Можно ли сказать жалобнее?

В черновых записях к стихотворению «Буря мглою небо кроет» Пушкин сравнивает этот плач с воем ветра:

…Или плачется козленок
У котлов перед сестрой…

Фольклорные жальные причиты, вопи, плачи — здесь в устах животных. Пленительно хорош в народной поэзии и другой способ выразить горе — образно:

Полетел молодец ясным соколом,
А горе за ним серым ястребом.
Пошел молодец в море рыбою,
А горю за ним с частым неводом.
Молодец пошел пешь дорогою,
А горе под руку, под правую.

По-моему такой стих не знает себе ничего равного.

Приглашение животных участвовать в человеческих переживаниях — это, наверное, и есть та нужная всем в жизни сказка, которую найдешь везде: в песне, в рисунке, в архитектуре.

Звериной эмблемой наших русских сказок мне хочется считать знаменитых зайчиков из «Изборника Святослава» (1073 год), так выразительны их говорящие фигурки.

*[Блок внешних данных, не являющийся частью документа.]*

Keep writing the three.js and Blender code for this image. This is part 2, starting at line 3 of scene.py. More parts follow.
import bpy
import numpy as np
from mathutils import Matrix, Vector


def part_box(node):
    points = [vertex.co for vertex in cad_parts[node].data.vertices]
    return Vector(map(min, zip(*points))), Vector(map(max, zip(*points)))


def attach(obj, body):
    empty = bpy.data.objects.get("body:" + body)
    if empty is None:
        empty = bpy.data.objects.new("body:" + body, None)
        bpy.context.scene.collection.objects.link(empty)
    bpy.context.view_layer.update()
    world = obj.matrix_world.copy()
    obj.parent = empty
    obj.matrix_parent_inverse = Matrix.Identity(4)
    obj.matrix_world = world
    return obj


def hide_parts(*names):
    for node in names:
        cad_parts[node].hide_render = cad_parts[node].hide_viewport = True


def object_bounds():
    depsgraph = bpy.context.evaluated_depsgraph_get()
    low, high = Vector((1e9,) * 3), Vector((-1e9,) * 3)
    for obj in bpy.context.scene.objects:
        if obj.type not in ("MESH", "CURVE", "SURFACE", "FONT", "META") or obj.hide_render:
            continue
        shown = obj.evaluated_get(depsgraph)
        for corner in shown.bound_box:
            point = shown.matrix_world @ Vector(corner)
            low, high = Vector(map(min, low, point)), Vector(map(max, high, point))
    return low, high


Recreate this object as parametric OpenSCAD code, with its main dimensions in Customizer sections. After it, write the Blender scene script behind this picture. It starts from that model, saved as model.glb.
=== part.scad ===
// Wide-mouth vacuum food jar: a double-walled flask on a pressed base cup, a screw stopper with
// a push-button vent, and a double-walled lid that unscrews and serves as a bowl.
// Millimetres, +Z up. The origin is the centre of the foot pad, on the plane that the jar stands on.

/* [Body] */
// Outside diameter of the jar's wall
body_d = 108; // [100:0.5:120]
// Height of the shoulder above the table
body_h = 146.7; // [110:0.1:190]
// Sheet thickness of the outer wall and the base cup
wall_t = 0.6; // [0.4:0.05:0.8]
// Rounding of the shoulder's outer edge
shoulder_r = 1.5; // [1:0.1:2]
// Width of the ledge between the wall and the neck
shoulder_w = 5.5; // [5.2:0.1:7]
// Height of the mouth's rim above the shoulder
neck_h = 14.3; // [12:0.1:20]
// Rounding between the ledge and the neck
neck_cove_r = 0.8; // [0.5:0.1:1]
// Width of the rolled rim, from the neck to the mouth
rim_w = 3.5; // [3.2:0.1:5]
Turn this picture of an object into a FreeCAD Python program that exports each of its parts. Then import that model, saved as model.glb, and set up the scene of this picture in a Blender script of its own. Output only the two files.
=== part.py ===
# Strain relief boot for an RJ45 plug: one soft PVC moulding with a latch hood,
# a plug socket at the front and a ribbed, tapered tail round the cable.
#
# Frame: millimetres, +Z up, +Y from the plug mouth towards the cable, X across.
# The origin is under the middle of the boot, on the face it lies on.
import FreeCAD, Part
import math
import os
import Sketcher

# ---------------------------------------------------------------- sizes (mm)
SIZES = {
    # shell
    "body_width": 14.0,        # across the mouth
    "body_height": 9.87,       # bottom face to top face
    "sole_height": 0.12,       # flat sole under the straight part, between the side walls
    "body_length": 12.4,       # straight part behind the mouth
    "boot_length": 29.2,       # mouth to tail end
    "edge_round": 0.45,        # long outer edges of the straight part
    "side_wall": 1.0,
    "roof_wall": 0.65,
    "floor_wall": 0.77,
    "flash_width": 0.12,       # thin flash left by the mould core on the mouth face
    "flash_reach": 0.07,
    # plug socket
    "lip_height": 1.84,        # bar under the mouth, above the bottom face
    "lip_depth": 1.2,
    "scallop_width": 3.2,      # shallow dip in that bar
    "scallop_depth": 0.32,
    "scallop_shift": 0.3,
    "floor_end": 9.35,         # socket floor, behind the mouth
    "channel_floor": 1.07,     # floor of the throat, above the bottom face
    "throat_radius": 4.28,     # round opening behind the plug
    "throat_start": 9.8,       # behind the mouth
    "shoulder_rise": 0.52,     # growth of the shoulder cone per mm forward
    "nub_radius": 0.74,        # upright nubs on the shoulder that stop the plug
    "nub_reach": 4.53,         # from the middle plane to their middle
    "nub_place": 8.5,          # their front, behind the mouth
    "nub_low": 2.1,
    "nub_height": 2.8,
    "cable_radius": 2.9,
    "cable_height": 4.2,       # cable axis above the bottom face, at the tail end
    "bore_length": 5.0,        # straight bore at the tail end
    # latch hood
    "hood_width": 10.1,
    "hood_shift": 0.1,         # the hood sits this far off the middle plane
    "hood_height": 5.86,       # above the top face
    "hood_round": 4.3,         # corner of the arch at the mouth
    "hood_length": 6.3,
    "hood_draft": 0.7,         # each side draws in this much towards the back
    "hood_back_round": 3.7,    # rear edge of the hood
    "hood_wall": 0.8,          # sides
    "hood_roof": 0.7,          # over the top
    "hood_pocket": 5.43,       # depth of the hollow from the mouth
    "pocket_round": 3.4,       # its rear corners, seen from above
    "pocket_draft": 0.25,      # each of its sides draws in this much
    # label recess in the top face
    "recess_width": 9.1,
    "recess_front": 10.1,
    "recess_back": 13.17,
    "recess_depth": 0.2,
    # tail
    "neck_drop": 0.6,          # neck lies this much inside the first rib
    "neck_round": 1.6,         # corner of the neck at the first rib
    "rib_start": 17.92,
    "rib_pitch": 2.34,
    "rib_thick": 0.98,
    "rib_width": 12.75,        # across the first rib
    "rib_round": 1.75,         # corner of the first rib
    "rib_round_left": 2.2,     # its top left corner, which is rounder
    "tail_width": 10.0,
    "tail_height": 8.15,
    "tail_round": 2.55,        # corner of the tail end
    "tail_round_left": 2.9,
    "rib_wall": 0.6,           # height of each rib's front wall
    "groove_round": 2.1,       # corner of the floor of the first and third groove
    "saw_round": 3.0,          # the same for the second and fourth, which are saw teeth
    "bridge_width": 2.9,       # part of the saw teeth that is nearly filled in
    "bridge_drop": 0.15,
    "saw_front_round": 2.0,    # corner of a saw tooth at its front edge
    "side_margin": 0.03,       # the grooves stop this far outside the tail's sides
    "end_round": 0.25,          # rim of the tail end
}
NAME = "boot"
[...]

«Давай убежим!», или «Давай тут поселимся!», или еще что-либо другое, они говорят о своей заячьей жизни, связанной с пышной графической мозаикой в форме храмов на фронтисписах этой рукописи, только давнишним, всеобщим желаньем приглашать в свой человеческий мир и «всякое дыхание» на земле.

Еще недавно Корней Иванович Чуковский, защищая сказки, писал: «Сказочники хлопочут о том, чтобы ребенок с малых лет научился мысленно участвовать в жизни воображаемых людей и зверей и вырвался бы этим путем за рамки эгоцентрических интересов и чувств. А так как при слушании сказки ребенку свойственно становиться на сторону добрых, мужественных, несправедливо обиженных, будет ли то Иван-царевич, или зайчик-побегайчик, или муха-цокотуха, или просто деревяшечка в зыбочке, вся наша задача заключается в том, чтобы пробудить в восприимчивой детской душе эту драгоценную способность со-переживать, со-страдать, со-радоваться, без которой человек — не человек».

Сейчас о сказках не спорят, даже больше — не спорят и о пользе для детей народного искусства вообще. Сейчас в редакциях не скажут про книжку о народных игрушках:

— Кому это нужно?

Я с удовольствием читаю в журнале «ДИ» № 9 за 1971 год в статье В. Полуниной «Рисуют дети мастеров»: «Мы обязаны познакомить детей с этим (т. е. народным) искусством на уровне современных знаний… Это бесспорно…»

А рядом на фотографии девочка из Полхова-Майдана, закусив нижнюю губу (ей не легко), ведет на бумаге черной краской гриву у белого традиционного коня. Глаз уже вставила и нос черный. Конь прекрасен, корми его овсом и запрягай!

Сказку может рассказать каждый, в ней точных слов нет. Что-то добавляется, что-то упускается: слова, фразы, даже смысл — по вдохновению рассказчика.

Но все же лучше, когда сохраняется то, что донесло нам время в языке и в построении, старые обороты речи, не употребляющиеся в обычной литературе слова, приговорки, складные присказки, мерная речь. Это обогащает язык читающего и его молодую память и связывает с историей народа.

«…Шли, шли, — солнце высоко, колодезь далеко, жар донимает, пот выступает! Стоит коровье копытце полно водицы…»

Это, мне кажется, лучше, чем «Пошла один раз Аленушка на работу…»

«Жили-были дед да баба, была у них курочка Ряба» — хорошо, без всякой беллетристики.

Сказка может быть серьезной или шуточной, с «лихоречием», «округлословием», с «поруганием», с «поигранием», с «изобилием».

Лучше всего и любовнее, мне думается, сказки собраны в трех томах Афанасьева — некой сказочной энциклопедии.

В детстве я их не имела, а сейчас не расстаюсь, находя все новое и новое «изобилие» в его «поруганиях» и «поиграниях».

Под конец жизни (умер Александр Николаевич в 1871 году, 45 лет от роду) был у него свой домик в Москве на Мещанской улице недалеко от Михаила Семеновича Щепкина, к которому он часто ходил для дружеских бесед. И был у Щепкина большой сад. Деревянный дом Щепкина с этикеткой неприкосновенности и сейчас стоит на улице Ермоловой, вроде клушки с раскинутыми крыльями. Сада уже нет, кругом многоэтажные каменные дома, а он, деревянный, низенький, прирос к своей горке и все еще дышит сказками, которые там читал Афанасьев своим друзьям, влюбленным в фольклор первой любовью, как только влюблялись в XIX веке его первооткрыватели.

Мы долгие годы жили недалеко от улицы Ермоловой и часто ходили в гости к следующим уже владельцам дома Щепкина, хранящим аромат старины даже в таких пустяках, как три выжженных креста на притолоках дверей. От нечистой силы, наверное.

У меня даже сохранилась акварель, как мы пьем чай за круглым столом в этом доме (воспроизведена в моей монографии).